4. Following the change of control, LGS will continue to be bound by the terms of its CPCN, by all the requirements and conditions mandated in D.00-05-048 as modified by subsequent Commission decisions, and by the tariff filed with the Commission, as approved and subsequently modified by any approved amendments.
5. The preliminary determinations in Resolution ALJ 176-3074 should be confirmed.
6. Article 2.5 of the Commission's Rules of Practice and Procedure ceases to apply to this proceeding.
7. This change of control qualifies for an exemption from CEQA under CEQA Guidelines § 1506(b)(3)(1) and therefore, additional environmental review is not required.
8. The restriction preventing persons and entities with a beneficial interest in LGS or its present owners from monitoring the implementation of the environmental mitigation measures should be extended to persons and entities with a beneficial interest in any of LGS' new owners.
9. The change of control should not occur until Joint Applicants provide the Director of the Commission' Energy Division with verified representation, in writing, that the bonding entities will continue to bond LGS and the Lodi Facility under the $20 million performance bond ordered by D.00-05-048.
10. Because no action has been taken on Joint Applicants' November 20, 2001 and October 18, 2002 motions for orders shortening time for protests and/or responses and limiting the scope of response, the motions are now moot.
11. This order should be effective immediately.
IT IS ORDERED that:
1. The Application, as amended on October 18, 2002, of Lodi Gas Storage, L.L.C. (LGS), Western Hub Properties, L.L.C. (Western Hub) and WHP Acquisition Company, LLC (WHP Acquisition), collectively Joint Applicants, is approved pursuant to Pub. Util. Code § 854, subject to the conditions set forth in the following Ordering Paragraphs.
2. LGS and its owners shall continue to be bound by all terms and conditions of LGS' certificate of public convenience and necessity, as granted by Decision (D.) 00-05-048 and modified by subsequent decisions of the Commission.
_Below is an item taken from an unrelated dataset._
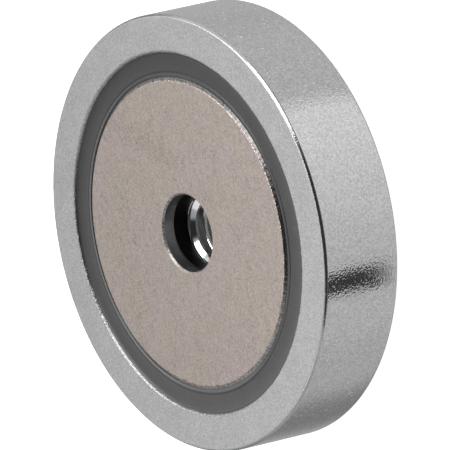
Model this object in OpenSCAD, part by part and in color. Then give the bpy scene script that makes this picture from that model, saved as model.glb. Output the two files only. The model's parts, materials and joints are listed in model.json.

3. The authority granted in Ordering Paragraph 1 is conditioned upon compliance with the following subparagraphs. Disclosure of the required information, including contracts and other documents, shall be made to the Director of the Commission's Energy Division by LGS and its owners. Competitively sensitive, confidential information may be submitted under seal in accordance with General Order 66-C and Pub. Util. Code § 583. LGS shall:
a. Provide clear representation in writing, prior to the change of control, that the bonding entities will continue to bond LGS and the Lodi Facility under the $20 million performance bond ordered by D.00-05-048;
b. Provide prompt notice to the Director of the Commission's Energy Division, in writing, if Western Hub should cease to serve as Company Manager of Lodi Holdings for any reason, and explain the reasons for the change;
c. Provide prompt disclosure of the following changes in status that reflect a departure from the characteristics the California Public Utilities Commission has relied upon in approving market-based pricing: (i) LGS' own purchase of natural gas facilities, transmission facilities, or substitutes for natural gas, like liquefied natural gas facilities; (ii) an increase in the storage capacity or in the interstate or intrastate transmission capacity held by affiliates of its ultimate parents (Western Hub and ArcLight Energy Partners Fund I, L.P. (ArcLight)) or their successors; or (iii) merger or other acquisition involving affiliates of its ultimate parents (Western Hub and ArcLight) or their successors and another entity that owns gas storage or transmission facilities or facilities that use natural gas as an input, such as electric generation.
d. Provide true copies of all service agreements for short-term transactions (one year or less) within 30 days of the date of commencement of short-term service, to be followed by quarterly transaction summaries of specific sales. If LGS enters into multiple service agreements within a 30-day period, LGS may file these service agreements together so as to conserve the resources both of LGS and the Commission. The quarterly transactions summaries shall list, for all tariffed services, the purchaser, the transaction period, the type of service (e.g., firm, interruptible, balancing, etc.), the rate, the applicable volume, whether there is an affiliate relationship between LGS and the customer, and the total charge to the customer.
e. Provide true copies of all service agreements for long-term transactions (longer than one year), within 30 days of the date of commencement of service. To ensure the clear identification of filings, and in order to facilitate the orderly maintenance of the Commission's records, long-term transaction service agreements shall not be filed together with short-term transaction summaries.
f. Not engage in any storage or hub services transactions with its ultimate parents (Western Hub and ArcLight), or their successors, or any affiliated entity owned or controlled by its ultimate parents or their successors. However, this ban does not apply to the agreement submitted a part of the Amended and Restated Unit Purchase Agreement, by which Western Hub will serve as Company Manager for Lodi Holdings.
4. The change in ownership qualifies for an exemption from the California Environmental Quality Act (CEQA) under CEQA Guidelines § 1506(b)(3)(1) and therefore, additional environmental review is not required.
5. D.00-05-048, Ordering Paragraph 16, which prohibits persons and entities with a beneficial interest in LGS or its present owners from monitoring the implementation of the environmental mitigation measures, shall continue and shall extend to persons and entities with a beneficial interest in any of LGS' new owners.
6. Joint Applicants shall notify the Director of the Commission's Energy Division, in writing, of the transfer of ownership, as authorized herein, within 30 days of the date of the transfer. A true copy of the instruments of transfer shall be attached to the notification.
7. The authority granted herein shall expire if not exercised within one year of the date of this order.
8. Joint Applicants' November 20, 2001 and October 18, 2002 motions for orders shortening time for protests and/or responses to the Amendment to the Application, and limiting the scope of response, are moot.
9. Application 01-09-045 is closed.
This order is effective today.
Dated , at San Francisco, California.